To fulfil my life-long desire, I too ventured out on my pilgrimage to the sacred peak recently. I climbed into a sardine-packed second class compartment of the Badulla bound morning train. The majority of my fellow travellers were pilgrims themselves, to my utter pleasure. Standing all the way from Colombo Fort, I was able to get a seat only when the train reached Rambukkana.

When I arrived at my destination, Hatton, it was around two in the afternoon; soon after disembarking from the train I began hunting for a decent outlet to have lunch. Finding a place for lodging at Nallathanni in Hatton is as difficult as getting a decent meal anywhere. Finally, more than the conductor of the bus that I travelled in, it was his good Samaritan wife, who with much persuasion helped me find solace in a guest house, ‘Tara Homestay’ owned by one Muttiah Narasingham. The night was tranquil, overawed by the wilderness.

Around 4.30 the following morning, I started my epic journey. Pirith-chanting reverberates the atmosphere.

It was a woman who ran a small shop selling sweets and fruits who was worried that making the local sweet, ‘dodol’ had become more costly. Her complaint was against the escalating building rent; which is Rs. 10,000 per square foot or perhaps more.

Nallathanni is the focal point to parking vehicles, Nagaviharaya, Makara Thorana, Sama Chaitya, Seetha Gangula, Indikatu Pahana, Rathu Ambalama, Maha Giri Dambe en route to the Uda Maluwa

The present day youngsters are not so religious, having forgotten that they are on a mission to the sacred peak. In place of “Thumsaranaya”, that the older generation recited while trekking the peak, today, the young people sing ‘baila’, a sweetmeat the vendor repented.

‘Kalana Mithuru’, a three-day dansala by Jayasekera Enterprises, Kaduwela provided free snacks to the pilgrims. Ven. Ankumbure Kalyana Thera, too had joined this meritorious act. Owner Jayasekera with about 150 helpers has continued this noble task for the last several years.

A very unusual sight was a young girl supported by a walking stick who carried a large gunny bag full of local rice on her back, to hold a ‘roti dansala’ close to Seetha Gangula.

Passing ‘Rathu Ambalama’, a resting place for the weary devotees, I arrived at Indikatu Pahana where food items are very costly; I had to pay Rs. 60 for a banana. From Indikatu Pahana one could witness the Udamaluwa, clad in the lustre of the rising sun.

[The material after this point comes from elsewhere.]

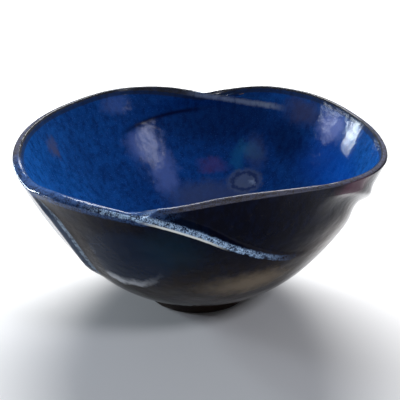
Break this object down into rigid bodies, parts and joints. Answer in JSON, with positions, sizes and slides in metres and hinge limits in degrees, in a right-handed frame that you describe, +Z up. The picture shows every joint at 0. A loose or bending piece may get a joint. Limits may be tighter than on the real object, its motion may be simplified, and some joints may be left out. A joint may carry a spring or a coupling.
{
  "type": "yarn bowl",
  "caption": "Round stoneware yarn bowl on a turned foot, its wall made of overlapping lobes that twist like a pinwheel, blue glaze inside and dark glaze outside.",
  "frame": {"origin": "middle of the foot's underside, where the bowl stands", "axes": "+Z up, out of the bowl's mouth; -Y towards the front, where the left lobe laps over the right one; +X to the right"},
  "size_m": [0.1792, 0.1756, 0.092],
  "materials": {
    "stoneware": "fired clay under the glaze",
    "foot_brown": "thin brown glaze, worn at the foot",
    "dark_glaze": "glossy, blue-black breaking to brown",
    "cobalt_glaze": "glossy, streaked and speckled",
    "lip_glaze": "glossy, thin over the edge"
  },
  "bodies": {
    "root": {"foot_ring": "foot_brown", "lower_bowl": "stoneware", "right_lobe": "stoneware", "left_lobe": "stoneware", "outer_glaze": "dark_glaze", "inner_glaze": "cobalt_glaze", "lip_glaze": "lip_glaze"}
  },
  "joints": []
}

People of all walks, including ‘neophytes’ carrying small children uphill Mahagiridamba is a common sight during the Sri Pada season.

Sri Pada is famous for ‘worshipping’ the rising sun in its majesty, a traditional practice among the villagers. All devotees then and now, invoke the protection of God Sumana Saman for success in life and business, as well as good health.

Pilgrims should give up the bad habit of abandoning used plastic and polythene products which contaminate the environment at this most sacred location of religious significance.